Work required
Return every line below in which "from" appears.

--- START Supplied data ---

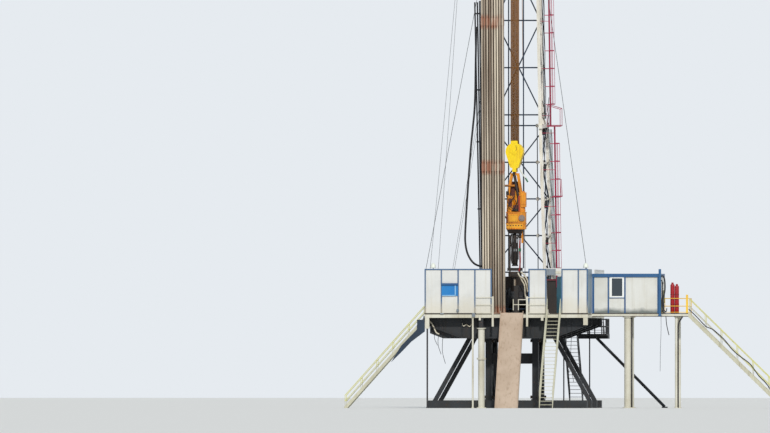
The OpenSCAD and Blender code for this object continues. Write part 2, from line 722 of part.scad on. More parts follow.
// Right side face of a section: two chords, levels and diagonals; the rear chord stands further out by splay
module side_face(w0, w1, z0, z1, d, levels, splay = 0) {
    chord(w0, w1, z0, z1, -d);
    chord(w0 + splay, w1 + splay, z0, z1, d);
    for (z = levels) {
        w = on_line(z, z0, w0, z1, w1);
        bar([w, -d, z], [w + splay, d, z], brace_t);
    }
    for (i = [0:len(levels) - 2]) {
        za = levels[i];
        zb = levels[i + 1];
        s = i % 2 == 0 ? 1 : -1;
        bar([on_line(za, z0, w0, z1, w1) + (s > 0 ? 0 : splay), -s * d, za],
            [on_line(zb, z0, w0, z1, w1) + (s > 0 ? splay : 0), s * d, zb], brace_t * 0.9);
    }
}

// Back face of a section: levels, and diagonals that cross over two levels at a time from the first one,
// all trimmed to the chords' inner faces
module back_face(w0, w1, z0, z1, d, levels, first) {
    inner0 = w0 - chord_t / 2 - seat;
    inner1 = w1 - chord_t / 2 - seat;
    intersection() {
        union() {
            for (z = levels) block([-w0, d - brace_t / 2, z - brace_t / 2], [w0, d + brace_t / 2, z + brace_t / 2]);
            for (i = [first:2:len(levels) - 3]) {
                za = levels[i];
                zb = levels[i + 2];
                wa = on_line(za, z0, w0, z1, w1);
                wb = on_line(zb, z0, w0, z1, w1);
                for (s = [-1, 1]) bar([-s * wa, d, za], [s * wb, d, zb], brace_t * 0.9);
            }
        }
        along_y(d - chord_t, d + chord_t) polygon([[-inner0, z0], [inner0, z0], [inner1, z1], [-inner1, z1]]);
    }
}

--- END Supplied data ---

Written answer
The OpenSCAD and Blender code for this object continues. Write part 2, from line 722 of part.scad on. More parts follow.
// Back face of a section: levels, and diagonals that cross over two levels at a time from the first one,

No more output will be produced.